Initialize the EmbedData instance.

Parameters:
  • pdb (Path) – Path to input PDB file.

  • embedding_dict (dict[str, ndarray]) – Selection to data mapping.

  • out (Path | str | None) – Optional output path.

__init__(pdb, embedding_dict, out=None)[source]

Initialize the EmbedData instance.

Parameters:
  • pdb (Path) – Path to input PDB file.

  • embedding_dict (dict[str, ndarray]) – Selection to data mapping.

  • out (Path | str | None) – Optional output path.

embed()[source]

Embed all data and write the modified PDB.

Unpacks the embedding dictionary, embeds data into each selection, and writes out the new PDB file.

Return type:

None

embed_selection(selection, data)[source]

Embed data into a specific selection’s beta column.

Parameters:
  • selection (str) – MDAnalysis selection string.

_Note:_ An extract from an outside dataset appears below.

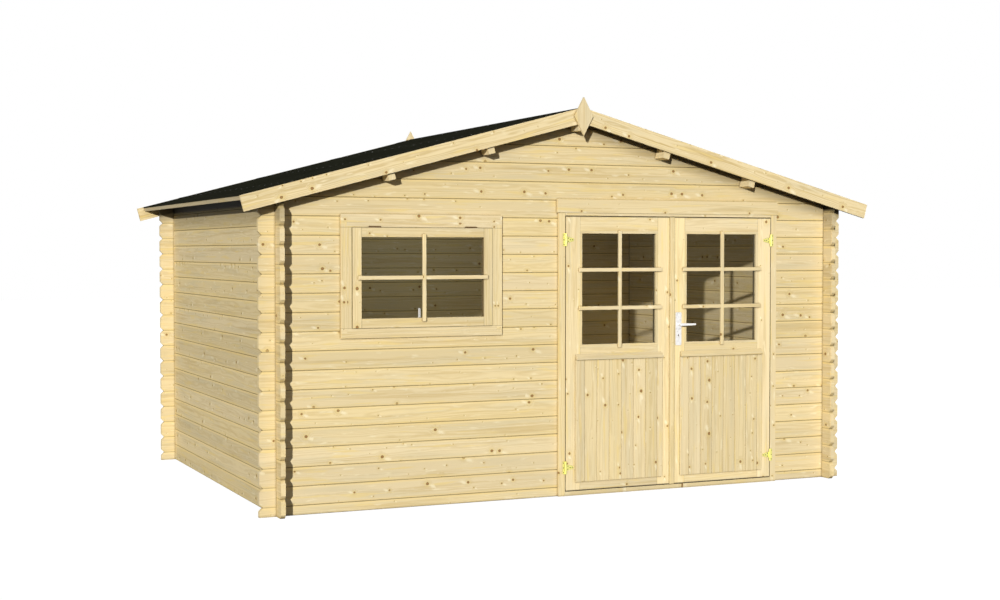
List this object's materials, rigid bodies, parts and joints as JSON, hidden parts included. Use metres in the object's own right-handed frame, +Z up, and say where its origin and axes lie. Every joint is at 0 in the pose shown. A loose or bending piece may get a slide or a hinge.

  • data (ndarray) – Array of data to embed. Shape should be (n_residues_in_selection,) or compatible.

Return type:

None

write_new_pdb()[source]

Write the modified PDB file.

If output path exists and equals the input path, backs up the original PDB with ‘.orig.pdb’ extension (only if backup doesn’t already exist to prevent overwriting the true original).

Return type:

None

class molecular_simulations.analysis.utils.EmbedEnergyData(pdb, embedding_dict, out=None)[source]

Bases: EmbedData

Embed energy data into PDB beta-factor column.

Special case of EmbedData for non-bonded energy data with both LJ and Coulombic terms. Sums the energy terms and rescales to handle negative values (which many visualization tools don’t support in beta factors).

Parameters:
  • pdb (Path) – Path to PDB file to load.

  • embedding_dict (dict[str, ndarray]) – Dictionary with MDAnalysis selections as keys and energy data arrays as values.

  • out (Path | str | None) – Output path. If None, uses the input PDB path.

Example

>>> energies = {'chainA': energy_array}  # shape (n_frames, n_res, 2)
>>> embedder = EmbedEnergyData('structure.pdb', energies)
>>> embedder.embed()

Initialize the EmbedEnergyData instance.

Parameters:
  • pdb (Path) – Path to input PDB file.

  • embedding_dict (dict[str, ndarray]) – Selection to energy data mapping.

  • out (Path | str | None) – Optional output path.

__init__(pdb, embedding_dict, out=None)[source]

Initialize the EmbedEnergyData instance.

Parameters:
  • pdb (Path) – Path to input PDB file.

  • embedding_dict (dict[str, ndarray]) – Selection to energy data mapping.

  • out (Path | str | None) – Optional output path.

preprocess()[source]

Process embeddings data for PDB embedding.

Reduces multi-dimensional energy data to 1D per-residue values and rescales to ensure non-negative values while preserving relative differences.

Return type:

dict[str, ndarray]

Returns:

Processed data dictionary ready for embedding.

static sanitize_data(data)[source]

Reduce data to one-dimensional per-residue values.

Takes data of shape (n_frames, n_residues, n_terms) and returns array of shape (n_residues,) by averaging over frames and summing energy terms.

Parameters:

data (ndarray) – Input data array with multiple dimensions.

Return type:

ndarray

Returns:

One-dimensional processed data array.